Friday 27 March 2015

Goodbye Blekko: Search Engine Joins IBM’s Watson Team

Quiet for nearly two years, Blekko's home page says its team and technology are now part of IBM's Watson technology.

Add Blekko to the list of startup search engines that has come and now gone.
A message on the Blekko home page, shown above, says that “The blekko technology and team have joined IBM Watson!” The page redirects to a post on IBM’s Smarter Planet blog, where things get a bit confusing. Blekko’s home page message gives the impression of a complete acquisition, but IBM’s post mentions the acquisition of “certain technology.”
In our work to enhance the performance of cognitive computing systems, we’re constantly exploring new ways to identify, understand and make use of information from both public and private sources. Toward this end, we are excited about the acquisition of certain technology from Blekko, Inc, which closed this afternoon.

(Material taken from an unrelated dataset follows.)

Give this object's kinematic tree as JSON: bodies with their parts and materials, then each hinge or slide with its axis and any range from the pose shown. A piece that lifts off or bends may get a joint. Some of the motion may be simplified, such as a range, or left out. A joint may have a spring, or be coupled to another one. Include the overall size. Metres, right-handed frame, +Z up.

This will provide access to additional content that can be infused in Watson-based products and services delivered by IBM and its partners.
We’ve reached out to Blekko CEO Rich Skrenta (who tweeted the news) for clarification on what IBM is acquiring, and we’ll update this if we learn more.

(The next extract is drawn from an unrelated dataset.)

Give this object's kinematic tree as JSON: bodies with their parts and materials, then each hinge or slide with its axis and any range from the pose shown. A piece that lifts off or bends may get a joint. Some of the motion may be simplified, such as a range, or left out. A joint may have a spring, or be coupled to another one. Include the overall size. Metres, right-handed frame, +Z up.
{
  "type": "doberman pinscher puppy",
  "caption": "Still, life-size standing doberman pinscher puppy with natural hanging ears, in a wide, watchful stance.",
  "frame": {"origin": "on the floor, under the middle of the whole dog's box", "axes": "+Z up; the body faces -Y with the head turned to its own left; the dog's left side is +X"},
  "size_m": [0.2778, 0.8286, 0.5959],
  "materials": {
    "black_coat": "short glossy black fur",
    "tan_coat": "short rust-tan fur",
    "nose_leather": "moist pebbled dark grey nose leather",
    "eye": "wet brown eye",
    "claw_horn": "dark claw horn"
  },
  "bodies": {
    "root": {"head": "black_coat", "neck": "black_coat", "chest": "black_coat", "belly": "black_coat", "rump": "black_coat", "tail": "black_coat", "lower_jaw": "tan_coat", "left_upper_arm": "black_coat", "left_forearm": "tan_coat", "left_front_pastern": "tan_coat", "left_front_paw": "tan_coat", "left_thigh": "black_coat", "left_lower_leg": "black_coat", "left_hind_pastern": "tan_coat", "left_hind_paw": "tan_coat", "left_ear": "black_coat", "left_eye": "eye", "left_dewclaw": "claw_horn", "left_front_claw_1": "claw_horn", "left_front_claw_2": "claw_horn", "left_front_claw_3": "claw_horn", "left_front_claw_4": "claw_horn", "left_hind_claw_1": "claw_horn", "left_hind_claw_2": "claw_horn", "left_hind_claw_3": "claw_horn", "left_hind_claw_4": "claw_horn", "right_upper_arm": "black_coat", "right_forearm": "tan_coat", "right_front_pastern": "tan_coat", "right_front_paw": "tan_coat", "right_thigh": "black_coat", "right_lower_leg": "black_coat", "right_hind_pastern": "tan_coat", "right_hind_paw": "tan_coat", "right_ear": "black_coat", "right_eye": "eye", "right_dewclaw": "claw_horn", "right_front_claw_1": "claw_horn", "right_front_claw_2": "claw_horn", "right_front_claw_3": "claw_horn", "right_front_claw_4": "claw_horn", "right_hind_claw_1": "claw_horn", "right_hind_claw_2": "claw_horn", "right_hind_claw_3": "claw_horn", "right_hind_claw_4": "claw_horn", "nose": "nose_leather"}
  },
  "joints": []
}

Blekko came out of stealth in 2008 with Skrenta promising to create a search engine with “algorithmic editorial differentiation” compared to Google. Its public search engine finally opened in 2010, launching with what the site called “slashtags” — a personalization and filtering tool that gave users control over the sites they saw in Blekko’s search results.

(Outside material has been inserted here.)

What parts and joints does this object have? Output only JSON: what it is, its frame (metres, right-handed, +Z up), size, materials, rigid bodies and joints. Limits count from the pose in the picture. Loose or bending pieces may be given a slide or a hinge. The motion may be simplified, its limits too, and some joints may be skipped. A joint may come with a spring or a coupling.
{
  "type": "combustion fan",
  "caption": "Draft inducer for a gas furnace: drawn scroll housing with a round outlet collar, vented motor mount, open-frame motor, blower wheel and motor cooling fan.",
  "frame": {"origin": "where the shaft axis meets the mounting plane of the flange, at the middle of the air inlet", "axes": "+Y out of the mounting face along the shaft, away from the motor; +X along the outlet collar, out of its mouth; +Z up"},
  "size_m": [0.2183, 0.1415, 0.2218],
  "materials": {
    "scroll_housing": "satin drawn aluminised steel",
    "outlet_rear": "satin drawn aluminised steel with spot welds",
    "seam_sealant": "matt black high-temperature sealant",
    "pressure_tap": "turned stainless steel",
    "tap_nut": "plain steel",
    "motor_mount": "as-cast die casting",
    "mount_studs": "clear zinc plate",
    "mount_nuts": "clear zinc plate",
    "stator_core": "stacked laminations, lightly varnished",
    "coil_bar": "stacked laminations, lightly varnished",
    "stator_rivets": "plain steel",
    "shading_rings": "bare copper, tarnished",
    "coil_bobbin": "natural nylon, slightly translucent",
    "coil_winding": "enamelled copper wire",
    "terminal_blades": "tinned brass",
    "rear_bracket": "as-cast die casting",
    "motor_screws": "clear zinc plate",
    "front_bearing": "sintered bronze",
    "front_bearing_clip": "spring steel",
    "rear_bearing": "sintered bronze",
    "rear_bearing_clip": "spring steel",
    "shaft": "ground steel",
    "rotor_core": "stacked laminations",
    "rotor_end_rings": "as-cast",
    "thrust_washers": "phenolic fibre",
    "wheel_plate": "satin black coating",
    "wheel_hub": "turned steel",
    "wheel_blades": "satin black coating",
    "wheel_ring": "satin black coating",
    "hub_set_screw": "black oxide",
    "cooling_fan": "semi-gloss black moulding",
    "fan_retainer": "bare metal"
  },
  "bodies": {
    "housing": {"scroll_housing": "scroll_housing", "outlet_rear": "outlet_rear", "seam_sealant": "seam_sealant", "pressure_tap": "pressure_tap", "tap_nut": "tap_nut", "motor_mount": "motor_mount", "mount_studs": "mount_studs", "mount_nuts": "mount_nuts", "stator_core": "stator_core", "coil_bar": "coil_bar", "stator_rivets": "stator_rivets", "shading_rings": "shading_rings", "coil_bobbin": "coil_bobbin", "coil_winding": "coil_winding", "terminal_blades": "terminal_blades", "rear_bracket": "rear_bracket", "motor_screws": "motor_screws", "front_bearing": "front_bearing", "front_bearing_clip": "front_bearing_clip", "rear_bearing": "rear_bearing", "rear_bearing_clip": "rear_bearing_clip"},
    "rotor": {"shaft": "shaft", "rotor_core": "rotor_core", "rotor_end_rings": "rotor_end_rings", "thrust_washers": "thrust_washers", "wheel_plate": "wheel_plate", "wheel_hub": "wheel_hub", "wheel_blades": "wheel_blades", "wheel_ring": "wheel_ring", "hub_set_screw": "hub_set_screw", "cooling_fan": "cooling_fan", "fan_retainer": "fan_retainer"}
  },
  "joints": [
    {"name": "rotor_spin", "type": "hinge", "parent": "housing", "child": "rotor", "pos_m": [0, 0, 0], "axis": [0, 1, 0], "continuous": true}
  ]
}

In 2011, Blekko went on the offensive against Google over spam, launching a “spam clock” website at spamclock.com that counted up the one million spammy web pages that Blekko claimed were being published online every hour. This was just as the debate on content farms and Google was really heating up, and in early 2011 Blekko even announced that it was banning content farms from its index. About three weeks later, Google announced the Panda algorithm update, its own effort to combat spam in search results — by no means a response to Blekko’s announcement, but certainly indirect validation that Blekko, and others who had been complaining about the amount of spam in Google’s search index, were on to something.